I would say that the supply chain disruptions and the escalation on raw materials driven by commodity prices and supply chain disruptions, they’re ramping wild across the industry. So the inflation that I think the industrial customers and our consumer customers have seen in the last, call it, three to four months is almost unprecedented and supply and security of supply is important as inventory levels are depleted across the value chain. So I would say everyone is in the same boat, ensuring that product is delivered on time so they can replenish their customers’ orders, is taking paramount over negotiations in terms of pricing.

Marco Rodriguez

And then just one quick follow-up on the alkoxylation expansion plant in Texas. When you talked earlier about it obviously being a long-term target for you in terms of growth potential, can you maybe talk a little bit about what was sort of driving that decision process for you guys? Were there certain things you were seeing in the market that you wanted to start moving more towards that or is it discussions with particular customers that were looking for increased supply there? Any sort of color there would be helpful.

Quinn Stepan

So what I would say is that today, Stepan makes alkoxylation products at two of our facilities, our Winder, Georgia and Millsdale, Illinois, facility. We also do use a network of outside tool manufacturers. And so our business is actually much larger than our current capabilities. So over a period of time, we would look to continue to grow our business and also potentially move some of the outsourced volume in-house as well, and so we believe the new capacity that we’re putting in that we can fill over a relatively short period of time at a higher margin accretive — with higher margin accretive business.

Mike Harrison

And then over on the Polymers business, you mentioned maybe some issues related to shortages of isocyanates, some delays related to other supply chain issues where some of that construction activity, they’re not able to get other products they need to move forward.
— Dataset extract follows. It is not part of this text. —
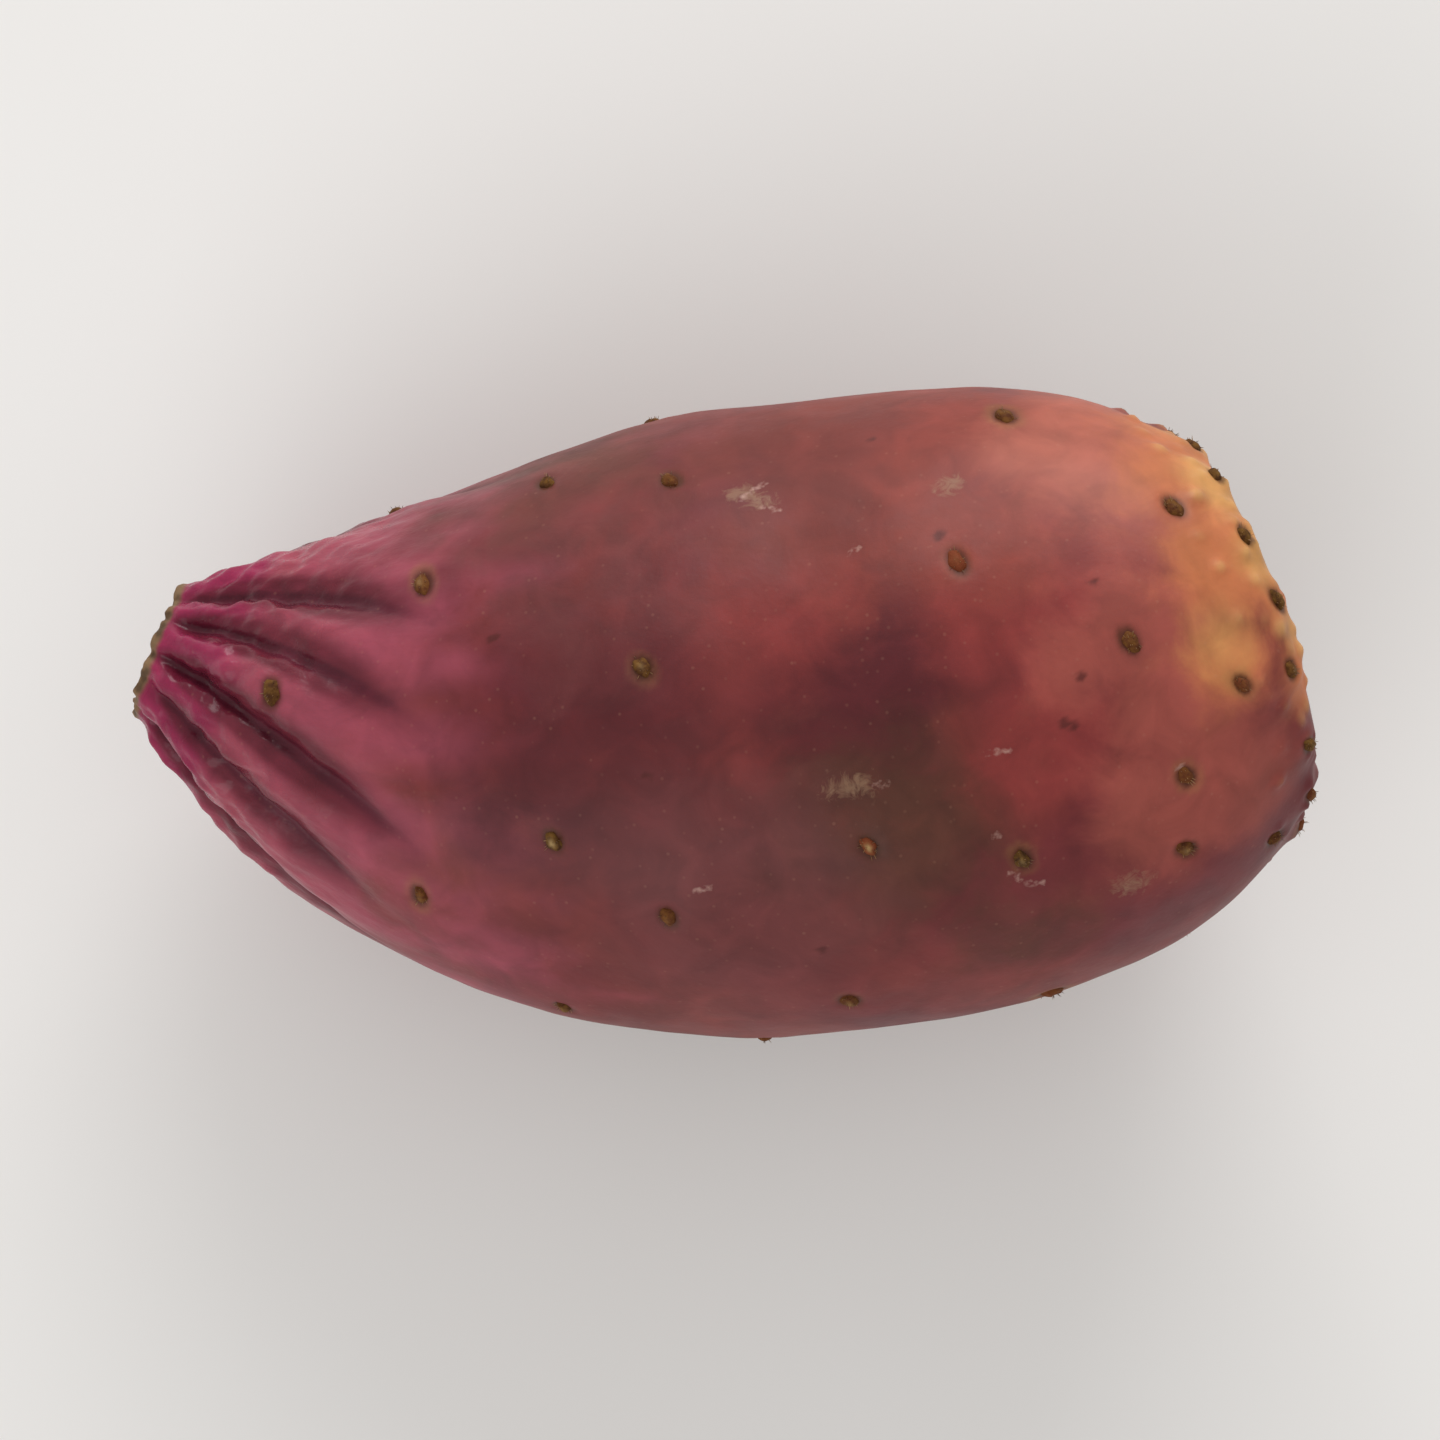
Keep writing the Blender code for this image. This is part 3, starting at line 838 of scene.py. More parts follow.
wax_skin, tree, place = new_material("waxy_cactus_skin")
drift = add(tree, "ShaderNodeTexNoise", {"Vector": place, "Scale": per_metre(DRIFT_SIZE),
                                         "Detail": 3.0})
colour = two_tones(tree, drift, "#66262a", "#78332f")
mottle = add(tree, "ShaderNodeTexNoise", {"Vector": place, "Scale": per_metre(MOTTLE_SIZE),
                                          "Detail": 5.0, "Roughness": 0.6, "Distortion": 0.4})
edge = add(tree, "ShaderNodeMath", {0: mottle.outputs["Fac"], 1: 0.5}, operation="SUBTRACT")
for layer, hex_colour, most, broken in LAYERS:
    mask = add(tree, "ShaderNodeAttribute", attribute_name=layer).outputs["Fac"]
    ragged = add(tree, "ShaderNodeMath", {0: edge.outputs[0], 1: broken, 2: mask},
                 operation="MULTIPLY_ADD")
    inside = add(tree, "ShaderNodeMapRange", {"Value": mask, "From Min": MASK_START[0],
                                              "From Max": MASK_START[1]})
    share = add(tree, "ShaderNodeMapRange", {"Value": ragged.outputs[0], "To Max": most,
                                             "From Min": LAYER_EDGE[0], "From Max": LAYER_EDGE[1]},
                interpolation_type="SMOOTHSTEP")
    kept = add(tree, "ShaderNodeMath", {0: share.outputs[0], 1: inside.outputs[0]},
               operation="MULTIPLY")
    colour = add(tree, "ShaderNodeMix", {0: kept.outputs[0], 6: colour, 7: linear(hex_colour)},
                 data_type="RGBA").outputs[2]
print("colour layers:", len(LAYERS))

# %% [markdown]
# Clouds of 4.5 mm darken and lighten the whole, as the thickness of the wax does. A cactus also
# breathes through pores with a rim of pale wax, 0.2 mm across and under a millimetre apart. They
# show as faint flecks, more in some patches than in others, so only some of them are let through.

# %% Waxy skin: clouds and pores
CLOUD_SIZE = 4.5
PORE_GAP = 0.9
PORE_RIM = (0.08, 0.22)
PORE_SHOWS = 0.13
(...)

Can you talk a little bit about whether you expect that isocyanate issue to subside, I guess, over the winter months, the seasonal slowdown? And maybe talk a little bit about what your polymers — your Rigid Polyol customers have said about their backlog of construction activity as we start to get into next year.

Quinn Stepan

I think from a high-level perspective, our polyol customers are telling us there is pent-up demand that they have not been able to serve. So they do have an active backlog of orders. They are anticipating that, that backlog will remain in place kind of into the first half of 2022. And we do anticipate that supply chain issues getting better, as I mentioned previously. So we are anticipating that we’re going to see growth in ’22 versus where we’re at in 2021.